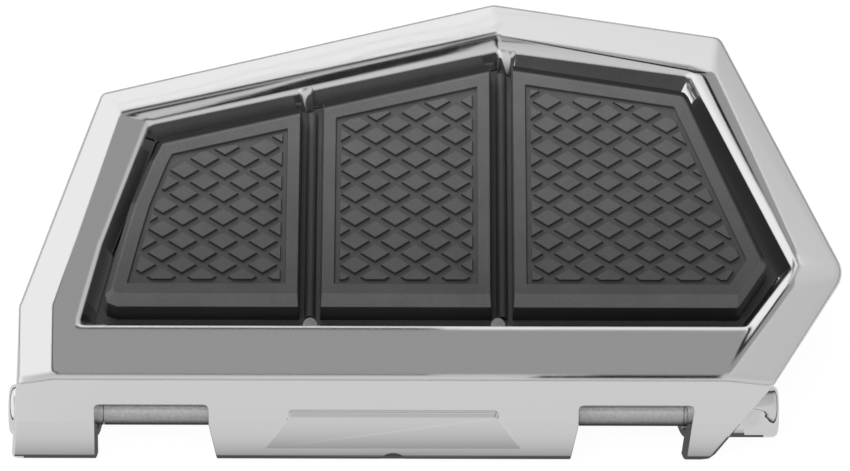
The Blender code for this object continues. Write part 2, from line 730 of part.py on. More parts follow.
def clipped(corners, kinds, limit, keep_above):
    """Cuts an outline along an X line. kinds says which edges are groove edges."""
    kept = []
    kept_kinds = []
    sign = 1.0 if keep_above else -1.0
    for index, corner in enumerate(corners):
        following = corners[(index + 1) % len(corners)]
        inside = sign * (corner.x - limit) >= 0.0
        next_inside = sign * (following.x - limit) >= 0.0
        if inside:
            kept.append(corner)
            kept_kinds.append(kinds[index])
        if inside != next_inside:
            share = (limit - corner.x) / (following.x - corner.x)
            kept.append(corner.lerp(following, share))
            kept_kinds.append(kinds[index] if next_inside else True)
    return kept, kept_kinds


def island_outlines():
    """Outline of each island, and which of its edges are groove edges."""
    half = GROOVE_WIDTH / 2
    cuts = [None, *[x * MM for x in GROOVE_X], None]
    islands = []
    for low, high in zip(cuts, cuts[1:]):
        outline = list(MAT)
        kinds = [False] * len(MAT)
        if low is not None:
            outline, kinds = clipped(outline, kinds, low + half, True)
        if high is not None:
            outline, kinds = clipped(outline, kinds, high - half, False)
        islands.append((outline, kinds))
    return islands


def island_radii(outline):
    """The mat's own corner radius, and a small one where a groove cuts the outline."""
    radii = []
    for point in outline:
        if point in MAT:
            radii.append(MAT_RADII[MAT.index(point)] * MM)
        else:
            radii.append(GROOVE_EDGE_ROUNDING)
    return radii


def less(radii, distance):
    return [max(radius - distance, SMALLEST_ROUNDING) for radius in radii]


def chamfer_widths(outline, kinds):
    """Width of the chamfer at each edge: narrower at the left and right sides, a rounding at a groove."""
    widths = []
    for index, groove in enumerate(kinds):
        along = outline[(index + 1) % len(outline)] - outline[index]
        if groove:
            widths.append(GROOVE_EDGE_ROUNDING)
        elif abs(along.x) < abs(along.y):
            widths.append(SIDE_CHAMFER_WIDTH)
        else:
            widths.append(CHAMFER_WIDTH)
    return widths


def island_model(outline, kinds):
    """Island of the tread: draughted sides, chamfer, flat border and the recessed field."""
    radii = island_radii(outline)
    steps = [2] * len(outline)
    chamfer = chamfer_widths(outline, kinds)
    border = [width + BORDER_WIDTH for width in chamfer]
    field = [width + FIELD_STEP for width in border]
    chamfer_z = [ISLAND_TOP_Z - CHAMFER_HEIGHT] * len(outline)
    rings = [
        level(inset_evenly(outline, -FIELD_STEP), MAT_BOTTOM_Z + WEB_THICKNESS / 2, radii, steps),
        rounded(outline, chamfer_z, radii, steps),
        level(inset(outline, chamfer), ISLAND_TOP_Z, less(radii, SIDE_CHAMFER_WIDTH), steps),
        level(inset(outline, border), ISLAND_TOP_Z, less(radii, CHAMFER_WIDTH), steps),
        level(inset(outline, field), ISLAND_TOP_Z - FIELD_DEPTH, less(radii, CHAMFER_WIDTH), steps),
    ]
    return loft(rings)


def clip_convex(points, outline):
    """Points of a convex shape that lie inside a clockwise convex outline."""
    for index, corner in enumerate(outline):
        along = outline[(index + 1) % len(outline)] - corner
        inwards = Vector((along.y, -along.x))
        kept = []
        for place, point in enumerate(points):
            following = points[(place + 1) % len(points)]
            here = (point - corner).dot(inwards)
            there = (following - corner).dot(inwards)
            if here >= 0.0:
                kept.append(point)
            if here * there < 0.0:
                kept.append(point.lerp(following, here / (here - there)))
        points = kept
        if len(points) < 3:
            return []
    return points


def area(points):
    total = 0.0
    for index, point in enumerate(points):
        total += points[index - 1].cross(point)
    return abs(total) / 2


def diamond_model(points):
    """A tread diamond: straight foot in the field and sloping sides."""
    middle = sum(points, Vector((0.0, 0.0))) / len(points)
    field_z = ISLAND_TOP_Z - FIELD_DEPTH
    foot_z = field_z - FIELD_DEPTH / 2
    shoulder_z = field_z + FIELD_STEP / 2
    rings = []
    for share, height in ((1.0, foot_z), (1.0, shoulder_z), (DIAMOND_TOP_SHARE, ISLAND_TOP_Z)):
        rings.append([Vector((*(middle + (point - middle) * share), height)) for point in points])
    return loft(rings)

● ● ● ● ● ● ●

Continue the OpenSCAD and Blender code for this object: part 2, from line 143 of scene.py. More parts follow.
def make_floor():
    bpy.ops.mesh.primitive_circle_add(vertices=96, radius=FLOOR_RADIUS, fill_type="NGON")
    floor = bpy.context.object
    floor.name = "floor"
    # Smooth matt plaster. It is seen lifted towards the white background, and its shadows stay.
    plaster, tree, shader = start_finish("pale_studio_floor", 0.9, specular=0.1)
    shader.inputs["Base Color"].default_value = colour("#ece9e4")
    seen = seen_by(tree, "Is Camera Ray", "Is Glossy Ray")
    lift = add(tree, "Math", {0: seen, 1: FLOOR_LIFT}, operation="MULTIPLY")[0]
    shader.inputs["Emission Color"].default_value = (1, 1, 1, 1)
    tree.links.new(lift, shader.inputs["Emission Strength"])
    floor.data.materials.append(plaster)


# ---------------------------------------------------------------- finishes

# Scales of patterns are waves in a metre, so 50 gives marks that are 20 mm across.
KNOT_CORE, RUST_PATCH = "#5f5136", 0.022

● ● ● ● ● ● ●

:: WORK REQUIRED ::
Within the listing above, the range opens at the line with "The Blender code" and closes at the line with "return islands". Reproduce exactly the lines of that range, including both ends.

:: REPLY TO THE TASK ::
The Blender code for this object continues. Write part 2, from line 730 of part.py on. More parts follow.
def clipped(corners, kinds, limit, keep_above):
    """Cuts an outline along an X line. kinds says which edges are groove edges."""
    kept = []
    kept_kinds = []
    sign = 1.0 if keep_above else -1.0
    for index, corner in enumerate(corners):
        following = corners[(index + 1) % len(corners)]
        inside = sign * (corner.x - limit) >= 0.0
        next_inside = sign * (following.x - limit) >= 0.0
        if inside:
            kept.append(corner)
            kept_kinds.append(kinds[index])
        if inside != next_inside:
            share = (limit - corner.x) / (following.x - corner.x)
            kept.append(corner.lerp(following, share))
            kept_kinds.append(kinds[index] if next_inside else True)
    return kept, kept_kinds


def island_outlines():
    """Outline of each island, and which of its edges are groove edges."""
    half = GROOVE_WIDTH / 2
    cuts = [None, *[x * MM for x in GROOVE_X], None]
    islands = []
    for low, high in zip(cuts, cuts[1:]):
        outline = list(MAT)
        kinds = [False] * len(MAT)
        if low is not None:
            outline, kinds = clipped(outline, kinds, low + half, True)
        if high is not None:
            outline, kinds = clipped(outline, kinds, high - half, False)
        islands.append((outline, kinds))
    return islands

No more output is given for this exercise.